Le conditionnement au victimisme
Nous subissons une forme subtile de conditionnement collectif qui nous programme à l’irresponsabilité. Les réseaux sociaux amplifient ce phénomène en récompensant l’exposition de nos blessures : chaque trauma partagé génère compassion et validation. Cette économie de l’attention transforme la souffrance en capital social, incitant chacun à cultiver son statut de victime.
Stanley Kubrick nous montrait dans Orange mécanique comment une société peut programmer un individu à être incapable de violence. Notre époque a inventé plus pernicieux : elle nous conditionne à être incapables de responsabilité. Nous apprenons dès l’enfance que nos difficultés viennent toujours d’ailleurs – parents défaillants, école inadaptée, société injuste – jamais de nous-mêmes. Cette programmation à l’irresponsabilité produit des adultes infantilisés, convaincus que leurs problèmes relèvent d’une thérapie collective plutôt que d’un effort personnel. L’individu contemporain devient un patient perpétuel d’une société-hôpital chargée de soigner tous ses maux.

Cette culture de l’excuse permanente détruit progressivement le lien social. Comment faire confiance à quelqu’un qui a toujours une justification pour ses manquements ? Comment construire ensemble quand chacun se défausse systématiquement de ses responsabilités ? L’excuse généralisée crée une société de défiance où personne n’ose plus exiger quoi que ce soit de personne.
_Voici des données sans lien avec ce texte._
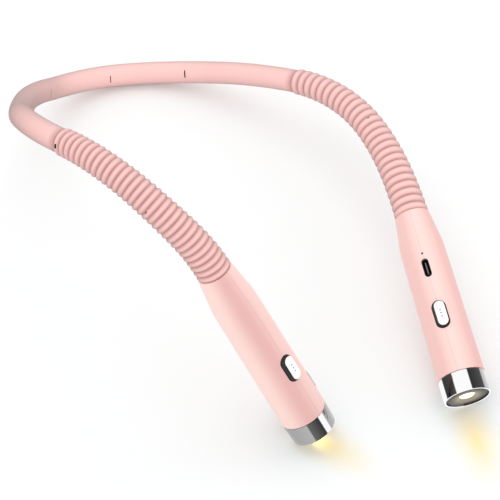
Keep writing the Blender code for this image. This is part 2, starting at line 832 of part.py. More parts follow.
def make_button(prefix, frame, place):
    """A button with its rim under the casing, and the switch plunger that it pushes.

    Both stand under an empty on the button's axis, at the surface of the casing.
    """
    name = f"{prefix}button"
    outside = case_radius(place)
    on_surface = Matrix.Translation((outside, 0, place))
    axis = add_empty(f"{name}_axis", WORLD_MATRICES[frame.name] @ on_surface, frame)
    rim_half = BUTTON_WIDTH / 2 + BUTTON_FLANGE_RIM
    inner_wall = math.sqrt((outside - CASE_WALL) ** 2 - rim_half**2)
    flange_top = inner_wall - 2 * CLEARANCE
    flange_low = flange_top - BUTTON_FLANGE_THICKNESS
    middle = (flange_low + flange_top) / 2
    cap = slot_slab(name, BUTTON_LENGTH, BUTTON_WIDTH, middle, outside + BUTTON_PROUD, place)
    rounding = cap.modifiers.new("round edges", "BEVEL")
    rounding.width = BUTTON_ROUNDING
    rounding.segments = 3
    rounding.limit_method = "ANGLE"
    rim = 2 * BUTTON_FLANGE_RIM
    flange = slot_slab(
        name + "_flange", BUTTON_LENGTH + rim, BUTTON_WIDTH + rim, flange_low, flange_top, place
    )
    stem = bar(name + "_stem", BUTTON_STEM_RADIUS, button_foot(), middle, place, PIN_SIDES)
    plunger = bar(
        f"{prefix}switch_plunger",
        PLUNGER_RADIUS,
        switch_top() - PLUNGER_SUNK,
        switch_top() + PLUNGER_PROUD,
        place,
        PIN_SIDES,
    )
    for obj in (cap, flange, stem, plunger):
        obj.data.transform(on_surface.inverted())
    for tool in (flange, stem):
        boolean(cap, add_cutter(tool, axis), "UNION")
    add_part(cap, "white_plastic", axis)
    add_part(plunger, "dark_plastic", axis)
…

Nous marchons sur des œufs, craignant de « déclencher » quelqu’un en pointant ses défaillances. Cette hypersensibilité collective nous enferme dans un déni de réalité où l’erreur devient innommable.
Le paradoxe de notre époque tient dans cette prétention à l’émancipation par la déresponsabilisation. Nous pensons libérer l’individu en le débarrassant du poids de ses actes, mais nous ne faisons que l’enfermer dans une nouvelle aliénation. Car être humain, c’est précisément pouvoir répondre de ses choix, même mauvais.
Retrouver le goût de la responsabilité individuelle n’est pas nostalgie moralisatrice, c’est urgence démocratique. Une société d’éternels excusés ne peut pas être une société d’adultes libres. Il est temps de redécouvrir cette vérité dérangeante : nous sommes responsables de nos actes, et c’est précisément ce qui nous rend humains.